* [Problem description] Your task is to copy the lines between the line containing "Reconstruct the object" and the line containing "RING_CENTRE_Y = 0.2 * MM", counting both of those lines, and to emit nothing more.

>> begin Exercise materials

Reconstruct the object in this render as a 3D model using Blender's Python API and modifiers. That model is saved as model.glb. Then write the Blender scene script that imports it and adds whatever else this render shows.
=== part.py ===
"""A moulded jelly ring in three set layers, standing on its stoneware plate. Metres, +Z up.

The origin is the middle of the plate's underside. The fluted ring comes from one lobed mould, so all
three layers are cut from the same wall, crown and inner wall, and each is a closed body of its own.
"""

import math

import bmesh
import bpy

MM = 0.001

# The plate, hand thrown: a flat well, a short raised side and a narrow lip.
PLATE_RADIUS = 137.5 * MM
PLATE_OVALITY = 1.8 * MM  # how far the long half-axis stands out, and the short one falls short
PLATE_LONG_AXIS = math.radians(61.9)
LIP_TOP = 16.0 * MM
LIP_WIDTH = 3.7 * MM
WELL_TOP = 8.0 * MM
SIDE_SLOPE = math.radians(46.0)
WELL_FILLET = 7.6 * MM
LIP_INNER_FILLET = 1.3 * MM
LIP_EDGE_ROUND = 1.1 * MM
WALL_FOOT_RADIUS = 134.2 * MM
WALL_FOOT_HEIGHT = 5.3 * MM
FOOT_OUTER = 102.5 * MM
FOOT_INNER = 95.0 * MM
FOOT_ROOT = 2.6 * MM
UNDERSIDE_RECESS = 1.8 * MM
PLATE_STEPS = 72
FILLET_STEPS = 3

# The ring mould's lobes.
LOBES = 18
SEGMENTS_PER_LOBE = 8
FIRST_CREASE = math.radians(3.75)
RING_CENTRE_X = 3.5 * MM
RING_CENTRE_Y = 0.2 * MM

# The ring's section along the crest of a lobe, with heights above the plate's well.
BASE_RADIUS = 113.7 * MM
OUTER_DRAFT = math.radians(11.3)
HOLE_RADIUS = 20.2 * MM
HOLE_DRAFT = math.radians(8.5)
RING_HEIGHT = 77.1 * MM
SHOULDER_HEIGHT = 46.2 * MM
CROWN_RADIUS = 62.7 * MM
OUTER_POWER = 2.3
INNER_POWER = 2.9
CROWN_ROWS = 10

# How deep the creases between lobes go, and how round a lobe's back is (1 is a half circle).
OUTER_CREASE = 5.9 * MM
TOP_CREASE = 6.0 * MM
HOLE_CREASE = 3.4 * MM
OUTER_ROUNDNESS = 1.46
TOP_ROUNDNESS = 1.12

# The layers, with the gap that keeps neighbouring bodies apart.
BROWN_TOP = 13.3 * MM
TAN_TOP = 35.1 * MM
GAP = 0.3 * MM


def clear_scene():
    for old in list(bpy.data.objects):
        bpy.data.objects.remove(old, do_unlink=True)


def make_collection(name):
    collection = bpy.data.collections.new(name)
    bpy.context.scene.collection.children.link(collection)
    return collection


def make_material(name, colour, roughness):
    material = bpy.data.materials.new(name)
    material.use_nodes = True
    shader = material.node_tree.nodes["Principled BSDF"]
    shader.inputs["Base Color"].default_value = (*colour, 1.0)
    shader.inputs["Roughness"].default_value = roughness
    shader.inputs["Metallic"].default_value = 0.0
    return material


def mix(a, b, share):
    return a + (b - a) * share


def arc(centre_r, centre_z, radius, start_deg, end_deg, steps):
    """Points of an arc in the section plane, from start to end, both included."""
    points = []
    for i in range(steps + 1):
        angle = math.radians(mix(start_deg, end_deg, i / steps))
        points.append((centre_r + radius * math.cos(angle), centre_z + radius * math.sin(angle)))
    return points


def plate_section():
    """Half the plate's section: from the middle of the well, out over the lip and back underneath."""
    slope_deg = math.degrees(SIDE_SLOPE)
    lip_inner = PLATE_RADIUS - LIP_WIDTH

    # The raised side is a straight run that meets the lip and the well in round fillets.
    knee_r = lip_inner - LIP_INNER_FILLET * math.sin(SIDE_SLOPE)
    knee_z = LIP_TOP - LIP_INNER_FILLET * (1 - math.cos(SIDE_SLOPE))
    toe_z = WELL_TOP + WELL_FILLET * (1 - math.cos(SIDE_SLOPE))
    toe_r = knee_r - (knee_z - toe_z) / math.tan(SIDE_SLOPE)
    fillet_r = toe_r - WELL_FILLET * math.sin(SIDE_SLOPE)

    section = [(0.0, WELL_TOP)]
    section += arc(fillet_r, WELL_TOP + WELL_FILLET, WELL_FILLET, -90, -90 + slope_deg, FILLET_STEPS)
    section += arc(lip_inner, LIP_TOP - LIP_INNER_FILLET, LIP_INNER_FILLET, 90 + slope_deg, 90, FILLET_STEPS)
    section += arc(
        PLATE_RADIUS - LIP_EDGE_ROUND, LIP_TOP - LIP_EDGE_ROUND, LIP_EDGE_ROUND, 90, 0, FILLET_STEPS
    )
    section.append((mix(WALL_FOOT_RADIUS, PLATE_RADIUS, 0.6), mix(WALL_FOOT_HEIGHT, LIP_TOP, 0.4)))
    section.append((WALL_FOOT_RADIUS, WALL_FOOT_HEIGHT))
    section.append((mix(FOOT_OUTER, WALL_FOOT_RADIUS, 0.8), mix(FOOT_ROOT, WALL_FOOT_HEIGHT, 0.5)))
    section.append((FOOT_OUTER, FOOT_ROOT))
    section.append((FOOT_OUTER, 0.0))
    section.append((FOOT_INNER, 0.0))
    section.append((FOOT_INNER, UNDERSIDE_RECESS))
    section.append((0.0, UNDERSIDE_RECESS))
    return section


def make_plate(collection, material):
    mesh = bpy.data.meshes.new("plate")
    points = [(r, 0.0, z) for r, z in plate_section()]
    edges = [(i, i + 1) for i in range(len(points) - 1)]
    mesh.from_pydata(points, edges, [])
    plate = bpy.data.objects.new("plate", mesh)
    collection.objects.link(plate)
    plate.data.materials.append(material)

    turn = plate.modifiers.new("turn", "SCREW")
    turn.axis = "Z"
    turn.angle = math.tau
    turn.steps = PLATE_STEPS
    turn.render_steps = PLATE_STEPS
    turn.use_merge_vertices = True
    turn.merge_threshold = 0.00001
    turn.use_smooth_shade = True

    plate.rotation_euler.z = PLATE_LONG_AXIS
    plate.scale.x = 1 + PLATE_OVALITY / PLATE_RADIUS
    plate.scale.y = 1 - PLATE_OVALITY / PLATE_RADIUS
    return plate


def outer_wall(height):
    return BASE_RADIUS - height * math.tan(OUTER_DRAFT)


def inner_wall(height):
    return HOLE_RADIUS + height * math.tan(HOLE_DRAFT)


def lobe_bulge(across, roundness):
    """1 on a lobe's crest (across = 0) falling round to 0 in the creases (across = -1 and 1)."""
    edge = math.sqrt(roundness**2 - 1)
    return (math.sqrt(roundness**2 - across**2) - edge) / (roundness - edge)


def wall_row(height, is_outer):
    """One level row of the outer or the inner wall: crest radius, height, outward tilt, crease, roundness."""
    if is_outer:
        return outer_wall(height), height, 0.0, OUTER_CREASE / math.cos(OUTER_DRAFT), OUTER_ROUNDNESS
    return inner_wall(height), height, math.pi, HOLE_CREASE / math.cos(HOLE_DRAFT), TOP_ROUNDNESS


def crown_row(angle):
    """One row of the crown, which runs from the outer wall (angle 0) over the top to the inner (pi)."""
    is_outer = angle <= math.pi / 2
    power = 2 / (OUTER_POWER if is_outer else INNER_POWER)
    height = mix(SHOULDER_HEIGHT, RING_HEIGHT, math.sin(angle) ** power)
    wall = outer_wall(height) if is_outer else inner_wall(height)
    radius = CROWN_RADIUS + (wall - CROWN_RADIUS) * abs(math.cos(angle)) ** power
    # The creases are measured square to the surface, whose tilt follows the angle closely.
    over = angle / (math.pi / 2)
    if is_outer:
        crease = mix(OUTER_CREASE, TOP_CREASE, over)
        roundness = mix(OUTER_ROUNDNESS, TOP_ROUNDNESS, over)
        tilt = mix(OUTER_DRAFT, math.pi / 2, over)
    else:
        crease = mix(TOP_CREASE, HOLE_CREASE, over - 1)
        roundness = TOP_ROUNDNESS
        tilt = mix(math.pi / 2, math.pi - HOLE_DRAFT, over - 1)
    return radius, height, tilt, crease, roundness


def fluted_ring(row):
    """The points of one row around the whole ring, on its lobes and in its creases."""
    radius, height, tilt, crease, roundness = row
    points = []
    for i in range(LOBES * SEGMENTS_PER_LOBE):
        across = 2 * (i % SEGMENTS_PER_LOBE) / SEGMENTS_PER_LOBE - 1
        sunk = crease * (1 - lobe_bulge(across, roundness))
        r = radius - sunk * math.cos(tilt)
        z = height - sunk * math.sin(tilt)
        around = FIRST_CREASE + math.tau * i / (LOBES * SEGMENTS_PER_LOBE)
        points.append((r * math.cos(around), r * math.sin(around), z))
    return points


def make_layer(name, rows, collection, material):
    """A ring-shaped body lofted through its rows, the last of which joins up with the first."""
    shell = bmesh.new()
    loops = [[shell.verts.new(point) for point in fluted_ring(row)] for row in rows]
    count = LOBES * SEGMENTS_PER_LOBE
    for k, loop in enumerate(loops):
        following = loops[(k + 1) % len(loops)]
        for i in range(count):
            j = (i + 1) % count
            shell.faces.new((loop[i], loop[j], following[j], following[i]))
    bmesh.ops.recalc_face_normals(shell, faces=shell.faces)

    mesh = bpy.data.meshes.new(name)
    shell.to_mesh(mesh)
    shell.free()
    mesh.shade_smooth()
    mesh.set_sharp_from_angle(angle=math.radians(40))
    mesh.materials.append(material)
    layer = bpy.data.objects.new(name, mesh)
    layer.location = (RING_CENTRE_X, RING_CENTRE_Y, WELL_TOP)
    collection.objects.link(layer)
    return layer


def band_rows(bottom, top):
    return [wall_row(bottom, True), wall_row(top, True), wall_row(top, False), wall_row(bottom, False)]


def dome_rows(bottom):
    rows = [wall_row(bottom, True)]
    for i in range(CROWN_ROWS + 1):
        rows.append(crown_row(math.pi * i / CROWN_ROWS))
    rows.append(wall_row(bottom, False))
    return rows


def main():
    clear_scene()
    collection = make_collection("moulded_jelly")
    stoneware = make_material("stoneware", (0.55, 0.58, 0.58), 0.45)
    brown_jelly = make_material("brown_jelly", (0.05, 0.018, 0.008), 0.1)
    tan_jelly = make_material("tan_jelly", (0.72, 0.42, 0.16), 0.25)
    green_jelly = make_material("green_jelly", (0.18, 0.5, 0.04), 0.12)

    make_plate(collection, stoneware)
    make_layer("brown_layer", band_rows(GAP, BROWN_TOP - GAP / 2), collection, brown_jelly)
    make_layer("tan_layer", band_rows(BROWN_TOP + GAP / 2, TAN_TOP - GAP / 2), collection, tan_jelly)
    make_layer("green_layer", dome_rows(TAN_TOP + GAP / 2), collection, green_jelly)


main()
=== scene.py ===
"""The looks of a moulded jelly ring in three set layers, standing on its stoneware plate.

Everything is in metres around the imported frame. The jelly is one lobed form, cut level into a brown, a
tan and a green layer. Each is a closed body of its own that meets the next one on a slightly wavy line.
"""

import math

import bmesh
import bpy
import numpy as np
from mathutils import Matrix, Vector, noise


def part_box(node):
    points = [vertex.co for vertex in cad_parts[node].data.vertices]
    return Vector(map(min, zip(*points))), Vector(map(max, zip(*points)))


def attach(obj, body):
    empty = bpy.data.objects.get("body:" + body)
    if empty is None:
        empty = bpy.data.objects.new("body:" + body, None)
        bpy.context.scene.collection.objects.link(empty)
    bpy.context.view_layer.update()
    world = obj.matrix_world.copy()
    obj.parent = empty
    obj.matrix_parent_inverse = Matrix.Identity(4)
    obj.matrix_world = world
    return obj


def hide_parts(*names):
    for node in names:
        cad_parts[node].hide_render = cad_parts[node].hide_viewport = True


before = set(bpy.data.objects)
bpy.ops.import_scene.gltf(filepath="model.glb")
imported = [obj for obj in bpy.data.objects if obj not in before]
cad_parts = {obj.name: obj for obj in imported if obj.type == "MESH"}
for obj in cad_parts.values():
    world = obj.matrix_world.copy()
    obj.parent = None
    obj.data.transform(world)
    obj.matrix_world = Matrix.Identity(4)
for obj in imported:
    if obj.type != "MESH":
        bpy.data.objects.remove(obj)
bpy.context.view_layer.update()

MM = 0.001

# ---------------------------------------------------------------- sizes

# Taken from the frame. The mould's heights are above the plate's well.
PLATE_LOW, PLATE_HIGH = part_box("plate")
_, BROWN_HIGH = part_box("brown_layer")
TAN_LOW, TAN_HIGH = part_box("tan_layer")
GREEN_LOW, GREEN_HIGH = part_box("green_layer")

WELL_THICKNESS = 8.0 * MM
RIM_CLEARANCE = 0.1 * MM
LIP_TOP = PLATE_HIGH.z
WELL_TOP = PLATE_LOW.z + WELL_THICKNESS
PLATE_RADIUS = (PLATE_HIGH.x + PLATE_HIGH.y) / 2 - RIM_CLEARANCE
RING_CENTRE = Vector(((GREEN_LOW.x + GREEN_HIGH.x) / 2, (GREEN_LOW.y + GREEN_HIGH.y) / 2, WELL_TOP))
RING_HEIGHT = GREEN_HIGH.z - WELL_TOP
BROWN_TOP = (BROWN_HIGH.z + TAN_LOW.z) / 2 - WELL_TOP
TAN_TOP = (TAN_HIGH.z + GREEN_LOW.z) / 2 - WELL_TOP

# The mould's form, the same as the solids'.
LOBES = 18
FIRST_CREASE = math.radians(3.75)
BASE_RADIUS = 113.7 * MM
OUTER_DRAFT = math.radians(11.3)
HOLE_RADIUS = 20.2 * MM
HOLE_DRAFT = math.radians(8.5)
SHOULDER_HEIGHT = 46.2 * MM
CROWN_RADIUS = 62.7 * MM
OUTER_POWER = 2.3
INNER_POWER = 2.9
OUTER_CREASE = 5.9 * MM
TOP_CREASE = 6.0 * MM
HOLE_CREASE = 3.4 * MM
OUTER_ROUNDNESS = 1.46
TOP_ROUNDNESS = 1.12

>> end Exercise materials
>> begin Exercise materials

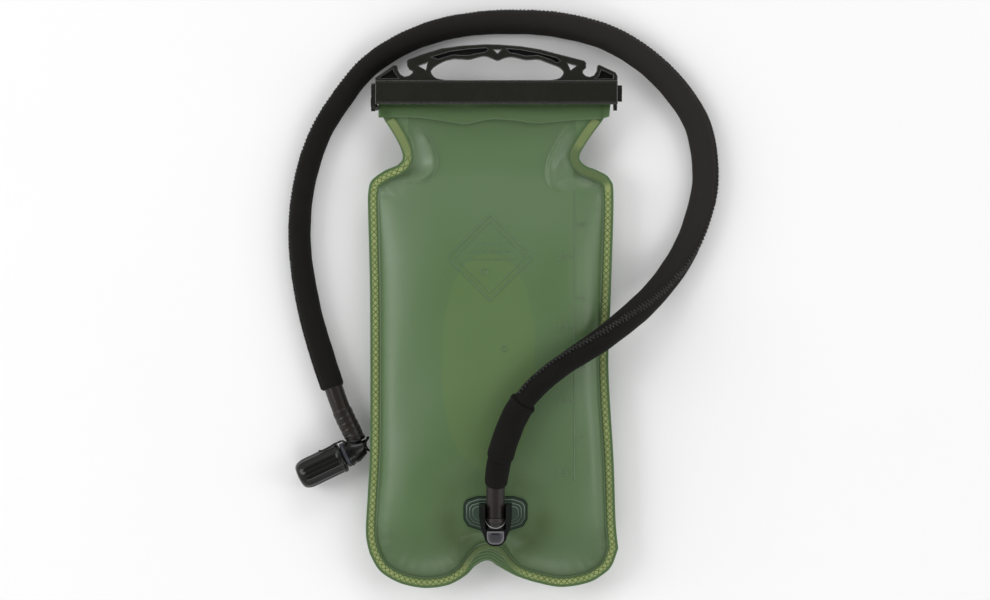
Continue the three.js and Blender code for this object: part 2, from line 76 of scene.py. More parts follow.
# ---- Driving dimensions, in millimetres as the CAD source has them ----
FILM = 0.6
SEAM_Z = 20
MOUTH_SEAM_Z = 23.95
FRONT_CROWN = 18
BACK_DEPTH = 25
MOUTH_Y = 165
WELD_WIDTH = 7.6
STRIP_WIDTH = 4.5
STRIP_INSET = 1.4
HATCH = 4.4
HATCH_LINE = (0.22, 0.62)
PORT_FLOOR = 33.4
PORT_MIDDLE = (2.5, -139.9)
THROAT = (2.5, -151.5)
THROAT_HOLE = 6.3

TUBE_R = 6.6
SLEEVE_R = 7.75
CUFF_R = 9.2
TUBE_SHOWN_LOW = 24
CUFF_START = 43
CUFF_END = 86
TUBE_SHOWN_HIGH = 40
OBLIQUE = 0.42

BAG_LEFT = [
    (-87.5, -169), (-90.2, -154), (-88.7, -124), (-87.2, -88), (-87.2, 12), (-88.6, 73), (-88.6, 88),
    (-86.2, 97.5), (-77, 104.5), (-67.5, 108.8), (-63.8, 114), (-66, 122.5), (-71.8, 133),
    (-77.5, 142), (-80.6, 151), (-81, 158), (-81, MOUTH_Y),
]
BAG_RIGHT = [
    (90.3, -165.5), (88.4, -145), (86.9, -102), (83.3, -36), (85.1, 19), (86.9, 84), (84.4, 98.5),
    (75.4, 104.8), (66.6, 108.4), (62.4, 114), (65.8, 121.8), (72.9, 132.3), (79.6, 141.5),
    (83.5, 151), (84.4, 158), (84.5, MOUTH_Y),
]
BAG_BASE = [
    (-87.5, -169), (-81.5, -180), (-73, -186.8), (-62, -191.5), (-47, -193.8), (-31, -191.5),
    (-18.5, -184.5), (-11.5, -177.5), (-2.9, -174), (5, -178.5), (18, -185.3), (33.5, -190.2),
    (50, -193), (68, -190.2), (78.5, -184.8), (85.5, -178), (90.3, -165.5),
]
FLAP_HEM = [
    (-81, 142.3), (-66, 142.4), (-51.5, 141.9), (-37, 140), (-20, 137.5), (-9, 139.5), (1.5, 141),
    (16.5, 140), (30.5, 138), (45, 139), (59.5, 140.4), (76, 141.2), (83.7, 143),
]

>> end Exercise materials

* [Response to this task]
Reconstruct the object in this render as a 3D model using Blender's Python API and modifiers. That model is saved as model.glb. Then write the Blender scene script that imports it and adds whatever else this render shows.
=== part.py ===
"""A moulded jelly ring in three set layers, standing on its stoneware plate. Metres, +Z up.

The origin is the middle of the plate's underside. The fluted ring comes from one lobed mould, so all
three layers are cut from the same wall, crown and inner wall, and each is a closed body of its own.
"""

import math

import bmesh
import bpy

MM = 0.001

# The plate, hand thrown: a flat well, a short raised side and a narrow lip.
PLATE_RADIUS = 137.5 * MM
PLATE_OVALITY = 1.8 * MM  # how far the long half-axis stands out, and the short one falls short
PLATE_LONG_AXIS = math.radians(61.9)
LIP_TOP = 16.0 * MM
LIP_WIDTH = 3.7 * MM
WELL_TOP = 8.0 * MM
SIDE_SLOPE = math.radians(46.0)
WELL_FILLET = 7.6 * MM
LIP_INNER_FILLET = 1.3 * MM
LIP_EDGE_ROUND = 1.1 * MM
WALL_FOOT_RADIUS = 134.2 * MM
WALL_FOOT_HEIGHT = 5.3 * MM
FOOT_OUTER = 102.5 * MM
FOOT_INNER = 95.0 * MM
FOOT_ROOT = 2.6 * MM
UNDERSIDE_RECESS = 1.8 * MM
PLATE_STEPS = 72
FILLET_STEPS = 3

# The ring mould's lobes.
LOBES = 18
SEGMENTS_PER_LOBE = 8
FIRST_CREASE = math.radians(3.75)
RING_CENTRE_X = 3.5 * MM
RING_CENTRE_Y = 0.2 * MM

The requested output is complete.